Жизнь христианина в Церкви Свенцицкий рассматривает в контексте фундаментального для всего его творчества противопоставления Церкви и мира: ‘Церковь и мир — это основное разделение в процессе исторического развития’ (с. 306). В ‘Диалогах’ Свенцицкого отсутствует постоянно встречающаяся в его ранних сочинениях мысль о том, что Церковь призвана деятельно менять внешний мир, в т. ч. выступая против политической и социальной несправедливости. Свенцицкий решительно отвергает ‘мирское’ понимание прогресса в смысле ‘постепенного достижения материального благополучия’ (с. 304) или ‘увеличения наслаждений и уменьшения неравенства’ в их распределении (с. 295-298), противопоставляя ему ‘церковное’ представление о прогрессе как о процессе ‘постепенного внутреннего самоопределения добра и зла’ (с. 304). Кульминацией мировой истории станет полное разделение между Церковью и миром, Христом и антихристом.
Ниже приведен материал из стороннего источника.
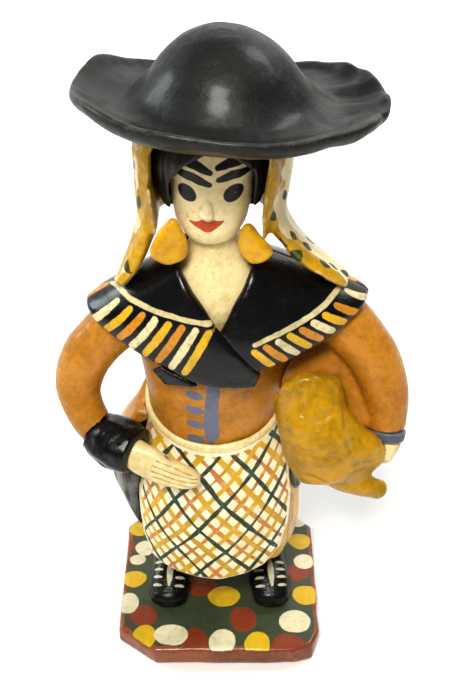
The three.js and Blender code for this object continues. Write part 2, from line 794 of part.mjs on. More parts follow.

Церковь, основывающаяся на началах ‘духовно-нравственного авторитета’, ‘равенства’ и ‘жертвенной любви’, достигнет ‘чистоты апостольского века’, а мир, в котором господствуют начала ‘власти’, ‘неравенства’ и ‘эгоизма’ — ‘глубины нравственного падения’ (с. 305, 321). В свете этого задачей Церкви и всех ее верных чад Свенцицкий считает постоянное сопротивление ‘обмирщению’, внутреннее отделение от всего, что содержит в себе мирское начало, и терпеливое ‘оцерковление жизни’ (с. 337-338, 343). Под последним Свенцицкий понимает проходящее под руководством опытного духовника и в послушании ему наполнение жизни молитвой, соблюдением постов и др. церковных установлений, исповедью и приобщением Святых Таин, внутренней борьбой с греховными желаниями и страстями. Продолжая внешне жить в миру и исполнять свои мирские обязанности, христианин ‘уводит свою душу в пустыню’, т. е. приближается к древнему православному монашескому идеалу, поэтому для обозначения рекомендуемого образа жизни Свенцицкого использует понятие ‘монастырь в миру’ (с. 362-363).